I politici coraggiosi esistono. No, non il coraggio “muscolare” di chi scala l’Everest o si lancia con il paracadute, ma il coraggio di fare coscienziosamente il proprio lavoro. In democrazia ci si fa eleggere, e in cambio di uno stipendio medio-alto si assumono, o meglio, si dovrebbero assumere, determinate responsabilità, tipo cambiare le cose. Sappiamo che molti, moltissimi politici, fanno sistematicamente di tutto per tenersi alla larga da qualsiasi decisione impopolare. Si fa solo quello che può tornar utile per una prossima rielezione. Ogni tanto c’è però qualcuno che tiene fede al suo mandato elettorale, e fa cose non ovvie, non profittevoli.

Non mi viene in mente immediatamente un esempio italiano, e allora parlerò di una statunitense che ha appena deciso di “graziare” 17 condannati a morte. Kate Brown, 62 anni, bianca, Democratica, figlia di un militare, atea, che come unica concessione a chi le chiedeva che fede professasse rispondeva “pratico Yoga”, fece la storia quando nel febbraio 2015 subentrò a un governatore dimessosi per uno scandalo. Fece la storia non perché era una donna, ma perché era la prima volta che un incarico così importante negli Stati Uniti, e nel mondo, veniva ricoperto da una persona “dichiaratamente LGBT”. Una LGBT “soft” se vogliamo, una semplice dichiarazione di “bisessualità”, accompagnata comunque da un marito e da due figli adottivi. Nel 2018 è stata rieletta e ora, non potendo, per legge, ricoprire un terzo mandato consecutivo, sta per lasciare l’incarico a un’altra donna del suo stesso partito, Tina Kotek, 56 anni, bianca. Tra parentesi, la Kotek ha fatto campagna elettorale dichiarandosi lesbica, ma questa è solo una curiosità.

Brown è sempre stata contraria alla pena di morte, e appena entrata in carica ha esteso la moratoria che era in vigore dal 2011. Ha rinnovato la moratoria anche nel suo secondo mandato, e già in campagna elettorale la sua “successora” ha detto che avrebbe fatto altrettanto. Quindi in teoria i condannati a morte per altri 4 o forse 8 anni potevano stare tranquilli. Ma Brown ha fatto quello che riteneva giusto fare, e li ha tirati fuori tutti dal braccio della morte. Siccome la pena di morte era in costituzione, l’iter è stato un po’ artificioso. Nel 2018 aveva sponsorizzato una legge che diminuiva da 19 a 4 i reati capitali: solo omicidi compiuti in carcere da recidivi, omicidi di bambini, atti di terrorismo con più vittime e omicidi premeditati (sì, premeditati, quindi rari) di poliziotti. Ratificata nel 2019 la nuova legge che lei definì “la cosa più vicina all’abolizione che si può realizzare per via parlamentare”, alcuni mesi dopo dette disposizione all’Amministrazione Penitenziaria di applicare le regole della rieducazione anche ai condannati a morte, e anche i principi della razionalizzazione economica.

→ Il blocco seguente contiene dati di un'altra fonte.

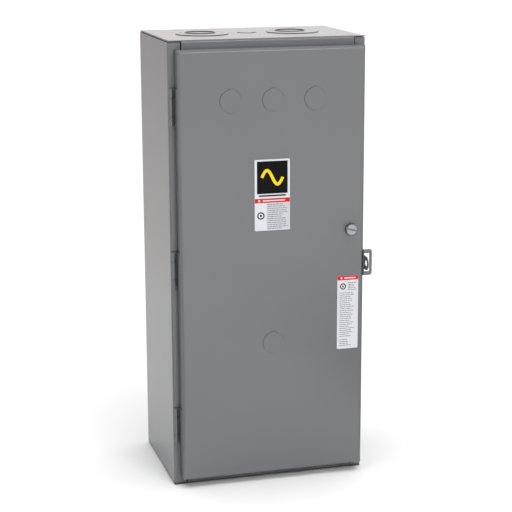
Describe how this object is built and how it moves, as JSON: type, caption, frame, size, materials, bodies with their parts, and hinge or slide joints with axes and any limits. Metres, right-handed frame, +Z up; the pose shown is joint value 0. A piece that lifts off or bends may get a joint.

Nel maggio 2020 gli allora 24 condannati vennero spostati in “normali” carceri di massima sicurezza, assieme agli altri detenuti. Ma non bastava. Una nuova legge di solito non può essere retroattiva. Ci vuole del tempo per affrontare questo passaggio: si deve attendere che, con la nuova legge, qualcuno venga condannato non più a morte, ma all’ergastolo. A quel punto un condannato a morte che aveva un reato praticamente identico fa ricorso e chiede che la sua pena venga dichiarata “sproporzionata” e, in quanto tale, incostituzionale e quindi da rimodulare. Fatto questo, gli altri condannati si accodano e anche loro cercano la dichiarazione di “sproporzionalità”. Questa prima sentenza c’era stata, votata all’unanimità dalla Corte Suprema dell’Oregon nel 2021.

Con questo iter i condannati a morte in un anno erano scesi a 17. Nell’arco di un altro paio d’anni si sarebbero azzerati, ma qui Brown è intervenuta, e ha fatto di nuovo la sua parte di politica coerente: clemenza. “La pena di morte è una punizione irreversibile che non consente correzioni; è uno spreco di dollari dei contribuenti; non rende le comunità più sicure; non può essere e non è mai stata amministrata in modo giusto ed equo. È sia disfunzionale che immorale”. Compromesso: Brown non ha abolito la pena di morte, ma ha abolito i condannati a morte. Va bene anche così. Vorrei dire che l’istituto della “clemenza” esiste anche in Italia, ma viene usato solo per quisquilie.